Hmm. Huh. Interesting. Manning the red carpet today at the 2011/12 NBC Primetime Preview—held on the third floor of the Hilton New York, one floor up from a Yoga Journal conference—I read that quote to Amber Heard. Ms. Heard stars as the fluffiest bunny on The Playboy Club, which isa drama being sold as “sophisticated soap” set in early-’60s Chicago, an off-the-rack Mad Men with a cottontail. She found Dowd’s reasoning rather confused. “What’s the problem with being sexy?” she asked, perhaps unconsciously echoing Nigel Tufnel.

“Why is it subservient?” she continued. Amber is clearly a New Style Girl, post-feminist. She called out Gloria Steinem by name. Then she continued talking about Pilates and such with a reporter from Life & Style: “There’s nothing like a corset-waist cincher to make you want to diet!” The featured clips of The Playboy Club were too slight to indicate the quality of her work on the series, but I will observe that in The Informers, an adaptation of the Bret Easton Ellis book, she demonstrates memorable talents for drugged-out writhing, zombielike prissing, and topless sunbathing in a spirit of apocalyptic anomie.

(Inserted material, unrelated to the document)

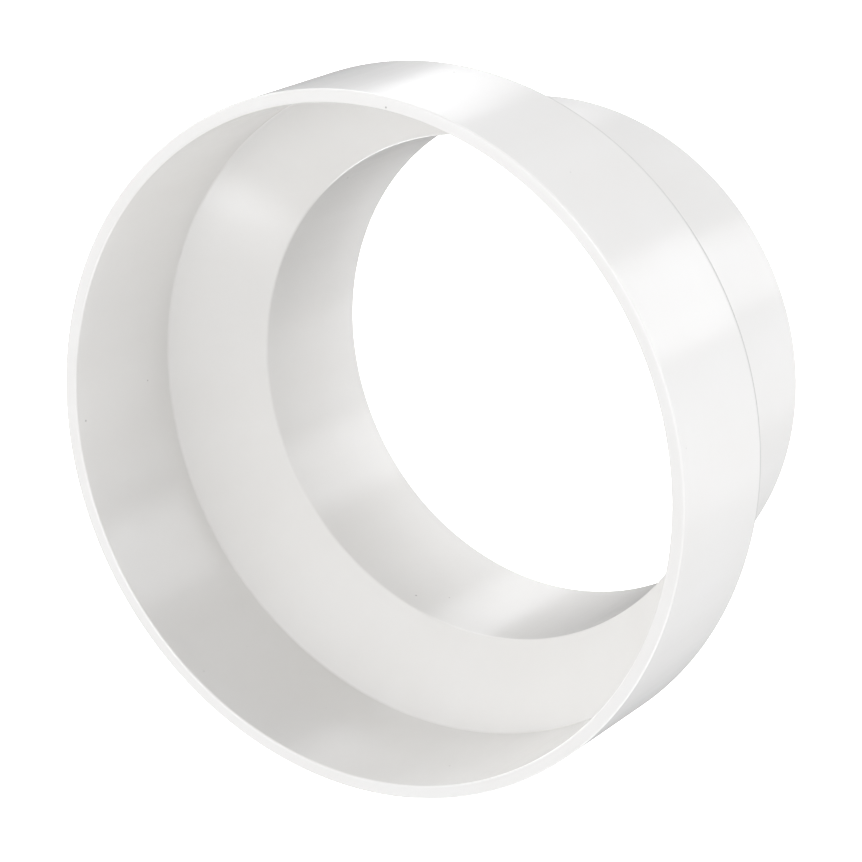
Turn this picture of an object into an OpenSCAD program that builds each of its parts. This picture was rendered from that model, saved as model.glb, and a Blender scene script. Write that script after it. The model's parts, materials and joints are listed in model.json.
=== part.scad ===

Dowd quotes an unnamed male TV producer coining a theory—”The Hendricks Syndrome”—to explain the new school of tele-va-va-voom: “All the big, corporate men saw Christina Hendricks play the bombshell secretary on Mad Men and fell in love. It’s a hot fudge sundae for men: a time when women were not allowed to get uppity or make demands.” Huh. Hmm. This is problematic, partly in its weird imputation of patriarchal longings, mostly because it sets a very high bar. It has been this reporter’s privilege, over the years, to have cast a close-range male gaze at the live flesh of numerous hot actresses. Mine eyes have seen the areolae of Paz de la Huerta, etc., etc. But a recent chance glimpse of Ms. Hendricks absently fiddling with the zipper of her cardigan confirmed that hers is a hotness apart. (Ms. Heard, by contrast, is merely very appealing, the second most maddening woman on NBC’s red carpet, a length and half behind Rashida Jones.) In any case, it is far from certain that a patriarchal longing to oppress someone who meets Hendricks’ physical description has anything to do with the matter in question.

But Heard is plenty hot enough to be the face and figure of the new NBC. The fourth-place network has been acquired by Comcast, also known as Kabletown in the self-parodic backstage universe of 30 Rock. With former programming exec Jeff Zucker having completed the job of driving the network into the ground and gone on to new challenges, the new main man at NBC Entertainment is Bob Greenblatt, who comes to the Peacock from Showtime, where his title was either President of Entertainment or EVP of T&A. He showed promising clips from Smash (a Spielberg-produced musical about a musical). He showcased a lustrously tough Maria Bello in clips from her Prime Suspect remake. The most important thing Greenblatt had to say about The Playboy Club was also the most obvious: It offers “cross-promotional opportunities with one of the biggest brands in the world.” I like that he didn’t promise that the show would be any good. Not important. What matters is that the kind of guy who works in ad buying is the kind of guy who’ll be into this show and that the lean and hungry Amber Heard was diligent about pressing the flesh at the afterparty.

And Greenblatt did not, by the way, pick up David E. Kelley’s heavily derided Wonder Woman. Dowd supposes that the series was too “embarrassingly breast-centric” to make it to air, as if American television had suddenly become shy about the crassitude that is its lifeblood.